Now accurate lead sheets of “Black Narcissus” are just a click away. It’s certainly cool to work on that poetic and challenging masterpiece. But if you submit it to a jazz competition, keep in mind that the judges might not be so impressed with your hipness: They might have played it with Joe Henderson, for example. (I’m not defaming the submission, which, as I say above, was good.)
Today, a young McNeely-type’s love for Joe Henderson won’t get them a gig with Joe Henderson. But “love” is still the most important operative element. The danger of a competition is that it kills off love. One finalist from several years ago told me that the months they sweated trying to enter and win the Monk competition were among the worst months of their lives.

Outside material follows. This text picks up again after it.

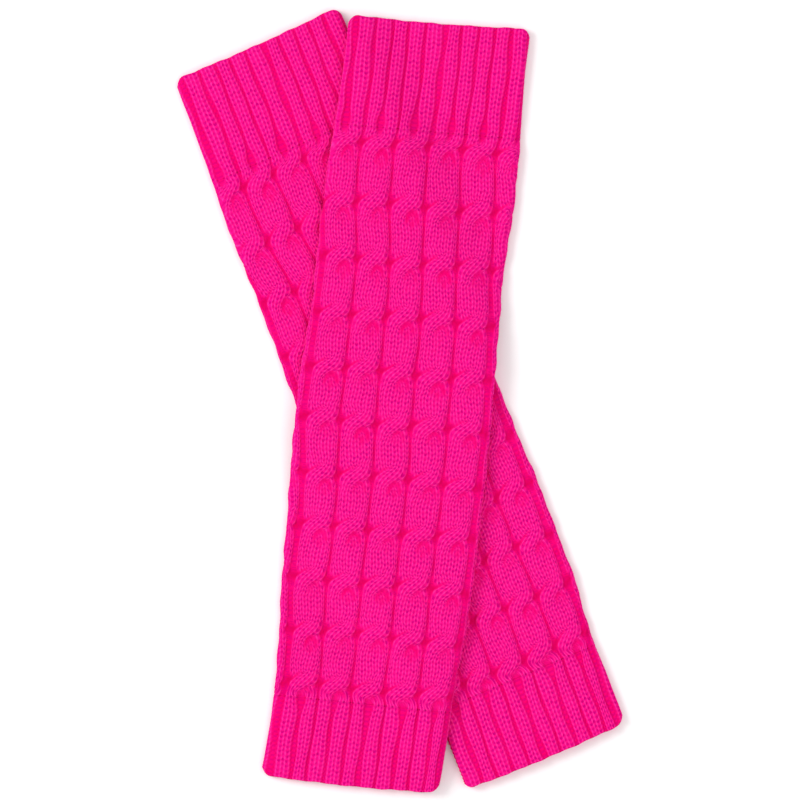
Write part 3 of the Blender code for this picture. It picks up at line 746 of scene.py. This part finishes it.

The great virtuoso Marc-André Hamelin explained the problem with piano competitions to me thusly: “You are supposed to put your soul into the music, and you end up getting told that some souls are better than other souls.”
And that’s European classical music, where everyone plays the same notes! The complaint is doubly true for jazz, where we all improvise and compose our own notes from our own one-off souls.
There were a mass of tapes, and there were plenty of great players who didn’t make the cut. I’d like to close by encouraging those getting a rejection letter in the mail to double down on love. If you truly love this music — if you are willing to die for this music — nurture your idiosyncratic soul and re-commit to making a contribution. You didn’t lose anything by not making it to the finals, your soul isn’t lesser than other souls. Keep at it with love in your heart.